Congratulations, you're a manager

The sort of odd “best of both worlds” balance in my different projects at “VitalSource”:www.vitalsource.com and as a solo shop is that I love working with a team, and I also love working alone. I mean really alone, doing the planning and design and coding and marketing. I’ve resisted farming out any piece of my apps at “Riverfold”:www.riverfold.com (except the application icon) so that I can have complete control. It’s brutally hard sometimes, but it’s mine.

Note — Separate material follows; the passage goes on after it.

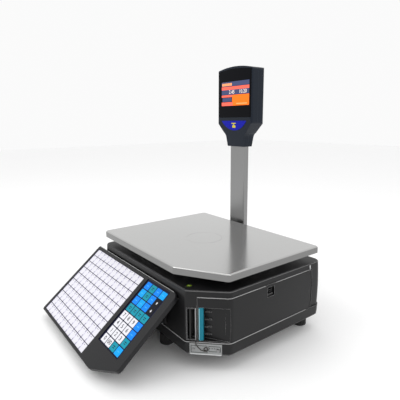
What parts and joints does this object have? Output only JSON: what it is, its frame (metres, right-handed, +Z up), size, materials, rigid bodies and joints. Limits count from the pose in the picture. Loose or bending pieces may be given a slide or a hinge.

If you’re working by yourself and add another person to the project, a funny thing happens: you become a manager. Before, you could spend 100% of your time on the work. Now you can allocate 50-75%, because you’re getting the new programmer up to speed, answering questions, and setting priorities. If you’re lucky (and I usually am), the person you added is contributing so much that it easily makes up for your loss in productivity, and then some.

The trade-off is worth it. Exchange the previous low communication overhead for extra coding man-hours.

You can build something great with a team, something that would be impossible alone, if you surround yourself with people who are better at your job than you are. I love that first moment when a team doubles in size from 1 to 2, or 2 to 4.

But after the initial frenzy of coding and emails and new features, I usually get burned out again. The project doesn’t strictly need me anymore, and I’m ready to get back to starting an app from scratch, when the scope is so small that the whole thing still fits in my head.